Cast your mind back to the graph of global temperatures over the aeons by Royer, Zechos, Hansen, Liesecki, EPICA, Marcott and others, and you will readily agree that plotting sea levels vs global temperature over the aeons, you will see no correlation. So, we won't do that. But what about the last 10000 years or so? Let's just see what that plot looks like.
I have lifted sea level rise figures in metres from the chart by Berkeley Earth's Robert Rohde, and I have given a base level 0 to sea levels about 13000 to 14000 years ago during the depths of the last Ice Age. An arbitrary base, just like 0°C (or 14.5°C), but you have to set a reference to something. I didn't have to make too many take-offs as the chart is a smooth curve. The reality must of course have been quite different – not a smooth development at all.
I then interpolated the levels taken off the chart in 100 year intervals and looked up the corresponding temperature at each interval to obtain the following plot.
You don't need to be a statistician to recognize an inexorable rise in sea levels (it would be, wouldn't it, the data is seriously smoothed) and a clear correlation to temperature until these start to fluctuate around a rough 16°C mean from about 8000 BC onward. These fluctuations appear to have no impact on the rising sea level which could be because the Berkeley Earth data is smoothed. On the other hand, I suppose one wouldn't expect such a global average figure as sea level to be wildly stochastic from one century to the next. Variance to trend of +/- cms rather than metres.
But we have more detailed data for sea levels for the past 130 years available from CSIRO. So let's plot these against the HadCRUT4 measured and averaged global temperature data. Well, despite no greater smoothing of the CSIRO sea level data than of the HadCRUT4 temperature data (both 10 year rolling global averages), the same inexorable rise in sea levels exhibits itself again. When temperatures rise, sea levels rise, but when temperatures fall (e.g. from 1880 to 1907 and again from 1941 to 1973) sea levels continue to rise.

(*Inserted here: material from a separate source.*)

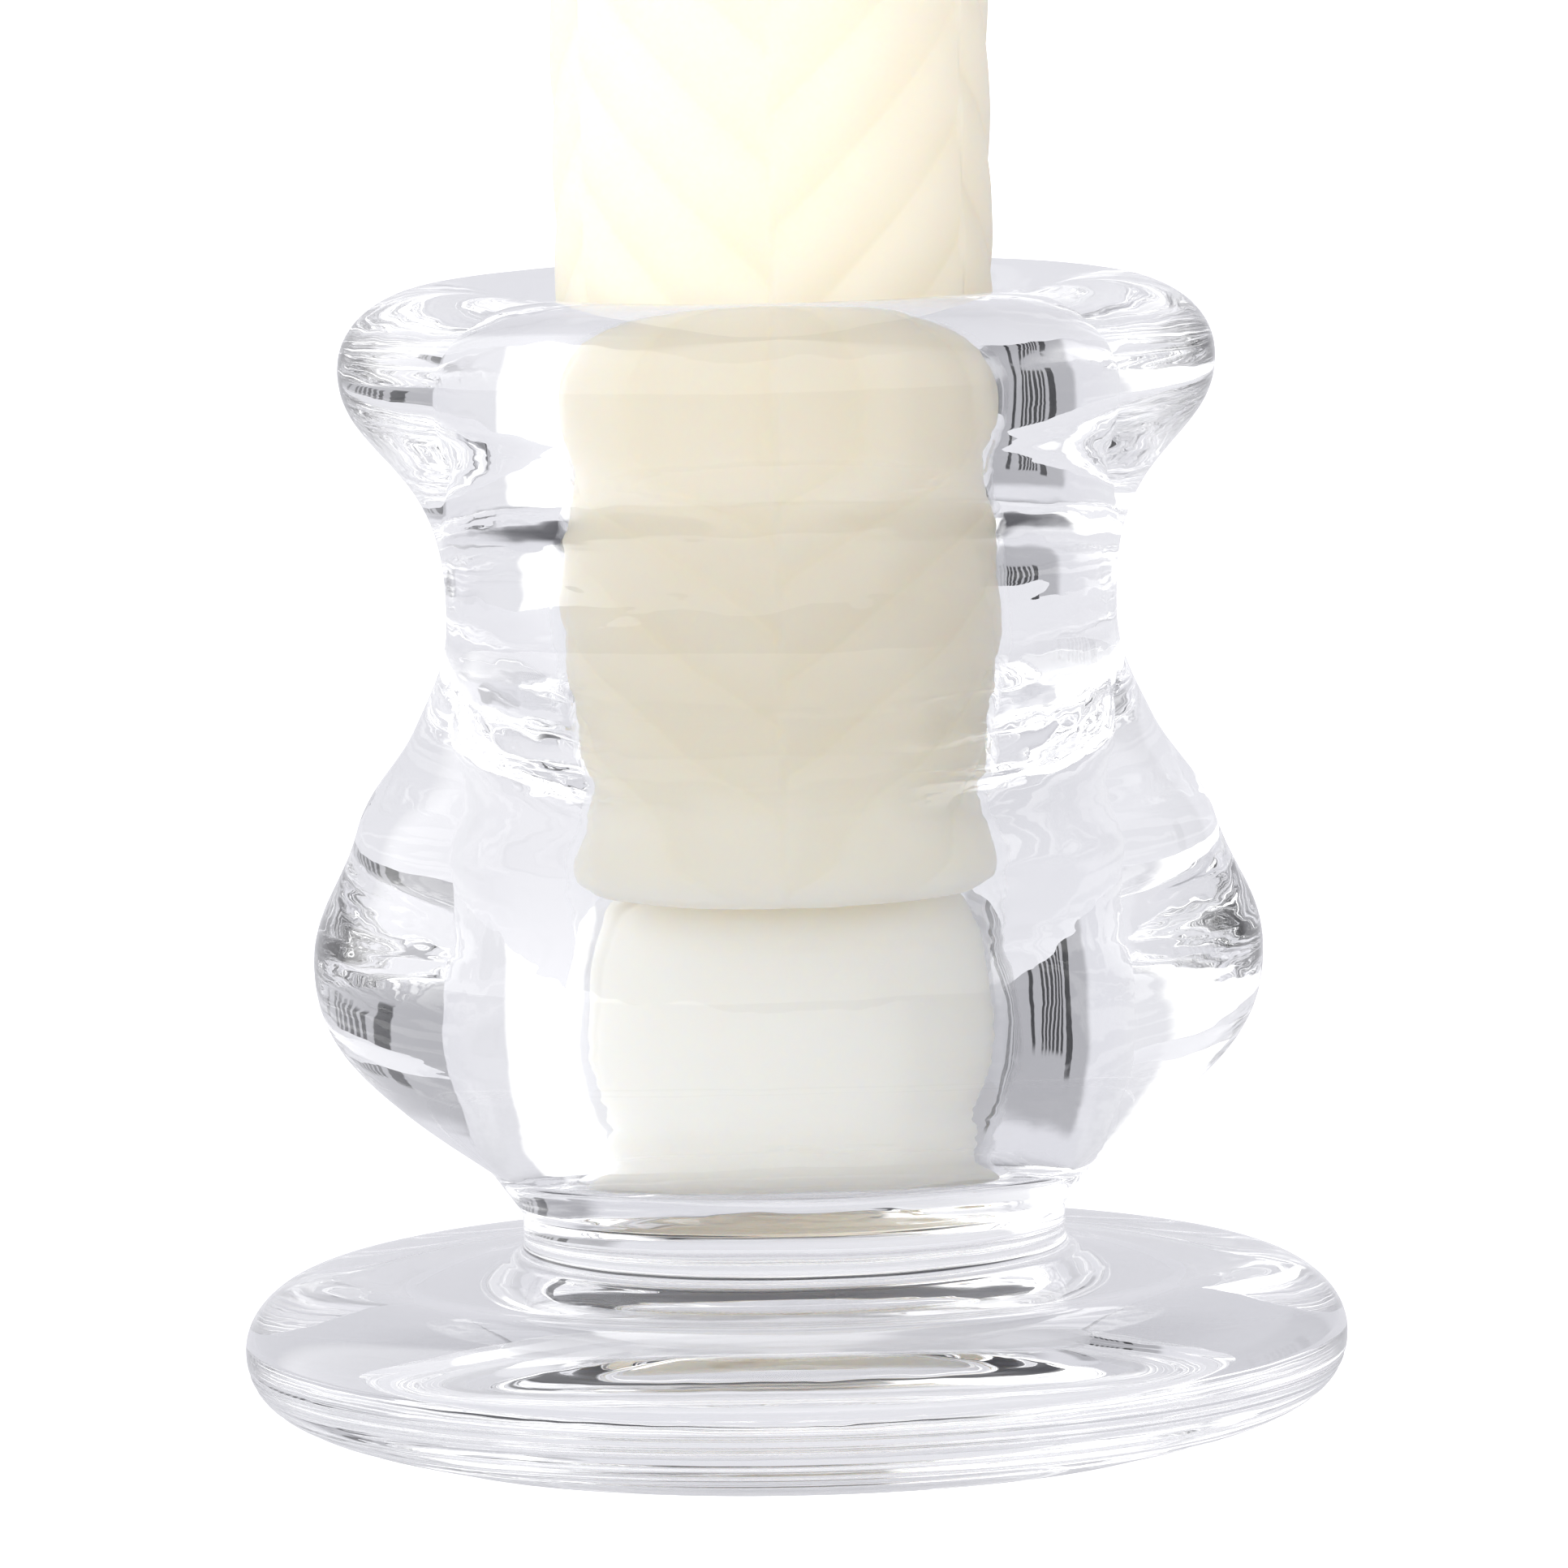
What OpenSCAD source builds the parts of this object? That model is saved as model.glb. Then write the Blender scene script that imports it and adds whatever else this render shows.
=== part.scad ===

A proper scientist might be able to explain this better, but given the first principle (discussed earlier) that warmer water is less dense and hence more voluminous than colder water, it is surprising. My personal conjecture is that it is really only the surface few metres of the seas that are warmed up by higher temperature and that the rest of the vast quantities of ocean are only heated fractionally and slowly. Whether this gradually transfer of heat can explain why sea levels have continued to rise over various periods of decades when global temperatures dropped or stayed the same is a moot point.